If it were one weakness that had an easy fix, these smaller government agencies might not be so vulnerable, but the cards are stacked against them for several different reasons. As the threat landscape expands, concerns continue to mount, especially after Homeland Security notified 21 states that Russian hackers had targeted their voter registration files or websites.
What are the biggest issues that challenge state and local governments?
- More vulnerable systems. Government are often storing data on older, more vulnerable systems. The are restricted in their ability to modernize outdated systems because of their many budgetary constraints. Multiple products from multiple vendors don’t readily integrate and require prohibitively expensive installation and ongoing management. A typical agency doesn’t have the budget to effectively deploy and maintain all the required components.
- Competing for Tax Dollars. Local agencies are underfunded. Information technology (IT) accounts for less than 0.1% of the overall municipal budget. Municipalities struggle to offer the competitive salaries that skilled IT professionals demand. There’s often little room in the budget to provide sufficient training so that staff can counter evolving cyber threats.
- Municipalities need strong security policies. Many smaller government agencies either can’t or don’t segment their network so that an intruder can move laterally, gaining access to highly sensitive information that should be restricted. Because they share a common network with inadequate secure policies, these state and local agencies are making the work easy for the intruder.

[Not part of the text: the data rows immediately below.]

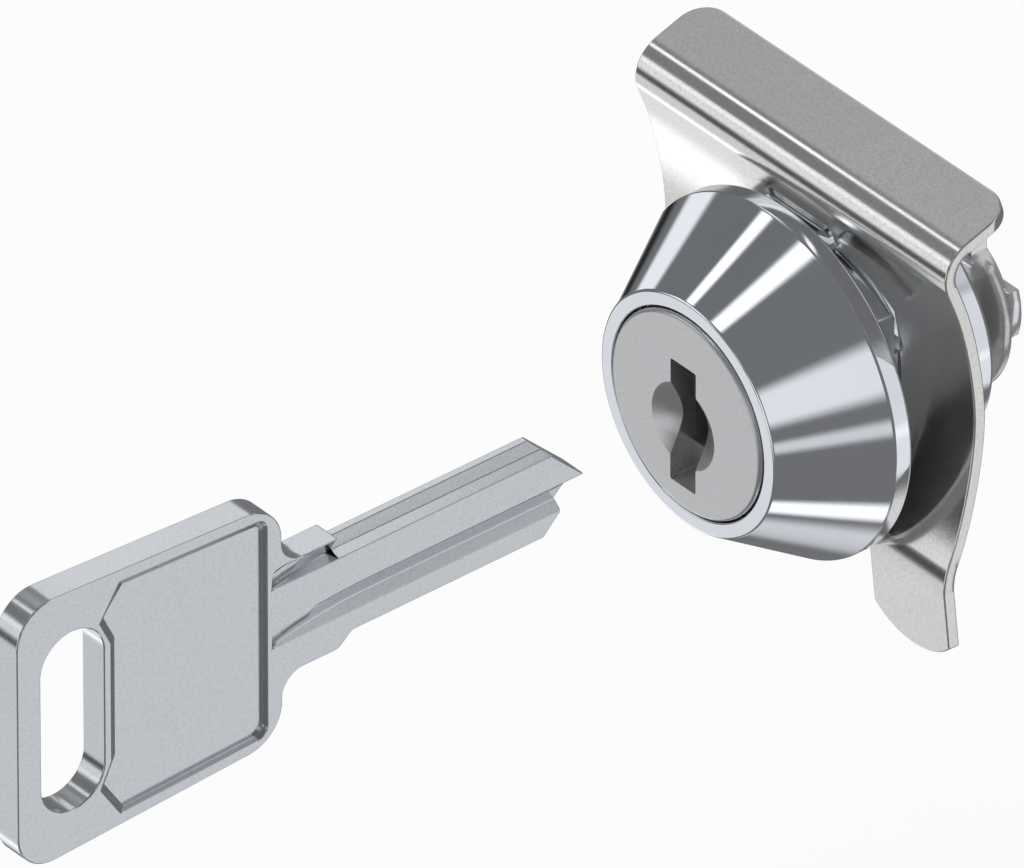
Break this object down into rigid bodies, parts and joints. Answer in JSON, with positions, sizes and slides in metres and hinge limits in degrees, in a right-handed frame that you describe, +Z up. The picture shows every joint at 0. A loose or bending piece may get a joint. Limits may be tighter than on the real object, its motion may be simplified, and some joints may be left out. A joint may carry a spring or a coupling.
{
  "type": "quarter-turn cylinder lock",
  "caption": "Quarter-turn cylinder lock with a conical head, sprung wafers, a driver with a cam, a push-on spring clip and a flat key in front of the keyway.",
  "frame": {"origin": "centre of the panel cut-out, in the plane of the head rim's rear face, on the plug's axis", "axes": "+Y along the plug's axis, through the panel and away from the key side; +Z up, towards the anti-turn lug; +X to the right as seen from the key side"},
  "size_m": [0.0419, 0.0879, 0.0372],
  "materials": {
    "bright_chrome": "polished plating",
    "plug_grey": "matt plated casting",
    "seal_rubber": "soft black",
    "wafer_brass": "plain",
    "spring_wire": "bright drawn",
    "stamped_steel": "satin zinc plating",
    "light_zinc": "smooth light casting",
    "clip_steel": "satin spring steel",
    "key_nickel": "satin nickel silver"
  },
  "bodies": {
    "housing": {"housing": "bright_chrome", "fixing_clip": "clip_steel"},
    "plug": {"plug": "plug_grey", "plug_seal": "seal_rubber", "wafer_spring_1": "spring_wire", "wafer_spring_2": "spring_wire", "wafer_spring_3": "spring_wire", "wafer_spring_4": "spring_wire", "wafer_spring_5": "spring_wire", "wafer_spring_6": "spring_wire", "stop_washer": "stamped_steel", "driver": "light_zinc", "cam": "stamped_steel", "lock_washer": "stamped_steel", "cam_screw": "stamped_steel"},
    "wafer_1": {"wafer_1": "wafer_brass"},
    "wafer_2": {"wafer_2": "wafer_brass"},
    "wafer_3": {"wafer_3": "wafer_brass"},
    "wafer_4": {"wafer_4": "wafer_brass"},
    "wafer_5": {"wafer_5": "wafer_brass"},
    "wafer_6": {"wafer_6": "wafer_brass"},
    "key": {"key": "key_nickel"}
  },
  "joints": [
    {"name": "plug_turn", "type": "hinge", "parent": "housing", "child": "plug", "pos_m": [0, 0, 0], "axis": [0, 1, 0], "range_deg": [0, 90]},
    {"name": "wafer_1_slide", "type": "slide", "parent": "plug", "child": "wafer_1", "axis": [0, 0, 1], "range_m": [0, 0.0006], "stiffness_N_per_m": 80, "deforming": ["wafer_spring_1"]},
    {"name": "wafer_2_slide", "type": "slide", "parent": "plug", "child": "wafer_2", "axis": [0, 0, -1], "range_m": [0, 0.0006], "stiffness_N_per_m": 80, "deforming": ["wafer_spring_2"]},
    {"name": "wafer_3_slide", "type": "slide", "parent": "plug", "child": "wafer_3", "axis": [0, 0, 1], "range_m": [0, 0.0006], "stiffness_N_per_m": 80, "deforming": ["wafer_spring_3"]},
    {"name": "wafer_4_slide", "type": "slide", "parent": "plug", "child": "wafer_4", "axis": [0, 0, -1], "range_m": [0, 0.0006], "stiffness_N_per_m": 80, "deforming": ["wafer_spring_4"]},
    {"name": "wafer_5_slide", "type": "slide", "parent": "plug", "child": "wafer_5", "axis": [0, 0, 1], "range_m": [0, 0.0006], "stiffness_N_per_m": 80, "deforming": ["wafer_spring_5"]},
    {"name": "wafer_6_slide", "type": "slide", "parent": "plug", "child": "wafer_6", "axis": [0, 0, -1], "range_m": [0, 0.0006], "stiffness_N_per_m": 80, "deforming": ["wafer_spring_6"]},
    {"name": "key_slide", "type": "slide", "parent": "plug", "child": "key", "axis": [0, 1, 0], "range_m": [0, 0.02835]}
  ]
}
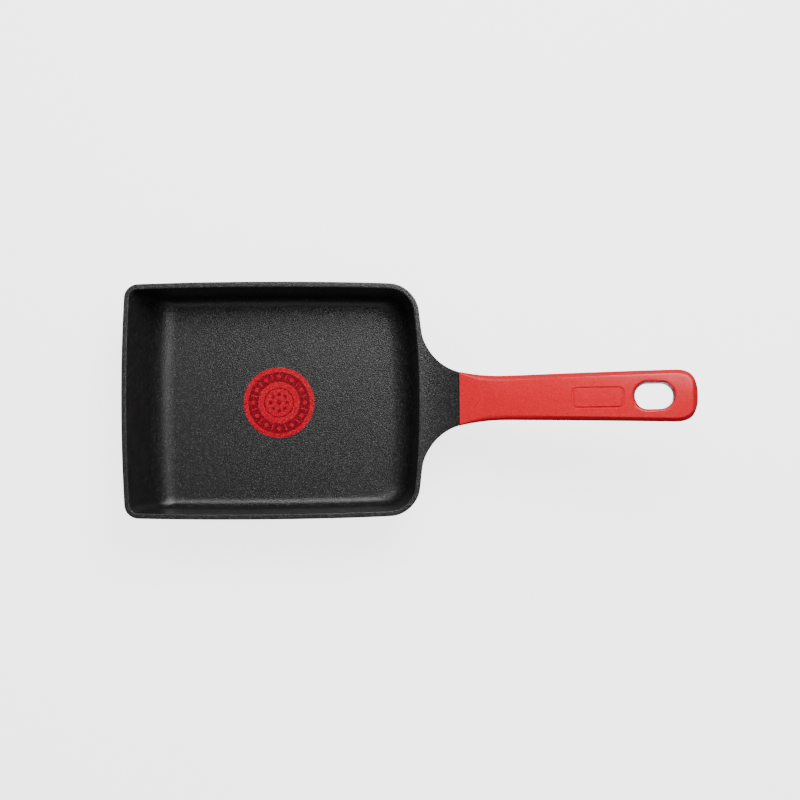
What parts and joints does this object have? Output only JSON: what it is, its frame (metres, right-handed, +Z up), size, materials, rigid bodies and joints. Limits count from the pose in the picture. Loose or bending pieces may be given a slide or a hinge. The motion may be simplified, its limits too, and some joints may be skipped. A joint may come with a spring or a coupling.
{
  "type": "tamagoyaki pan",
  "caption": "Rectangular rolled-omelette pan: deep non-stick cast vessel on a perforated steel base plate, with a moulded handle that has a lined hanging slot.",
  "frame": {"origin": "in the base plane, under the middle of the vessel's mouth", "axes": "+X from the vessel towards the handle, +Y to the left of someone who looks along +X, +Z up out of the mouth"},
  "size_m": [0.3547, 0.148, 0.0751],
  "materials": {
    "coated_casting": "black speckled non-stick coating, satin",
    "red_print": "printed coating, satin",
    "base_steel": "brushed",
    "black_seal": "matt",
    "red_grip": "soft satin",
    "fastener_steel": "bright",
    "lining_steel": "satin"
  },
  "bodies": {
    "root": {"pan_body": "coated_casting", "heat_indicator": "red_print", "induction_plate": "base_steel", "neck_gasket": "black_seal", "handle_grip": "red_grip", "thread_insert": "fastener_steel", "flat_washer": "fastener_steel", "spring_washer": "fastener_steel", "handle_screw": "fastener_steel", "hanging_eyelet": "lining_steel"}
  },
  "joints": []
}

- More and more regulations. In addition to GDPR, several complicated regulations from various agencies have created a wide range of compliance requirements. Compliance can no longer be just a checkbox that meets the lowest level of security required. For small IT organizations with limited security expertise, enforcing compliance with these regulations can be an onerous level of additional overhead on top of their substantial core responsibilities.
- Cyber threats are more persistent and complex. Defending against those threats has become equally complex. Targeted attacks are very difficult to block with traditional security products. A savvy adversary can leverage technologies that allow them to lurk for months completely undetected.
- The human element. Human beings are and continue to be the weakest link in the security chain. Security Awareness Training programs have been effective in combating those accidental human errors, but delivering the training comes at a price. Employees require both training and oversight, which isn’t always where funding is allocated in tight budgets.
Major breaches to the federal government over the past few years have proven that despite the best efforts to security systems, no government agency is impervious. Yes, threats are more complex, and limited resources challenge security, but state and local governments looking to secure the data entrusted to them can work with a partner.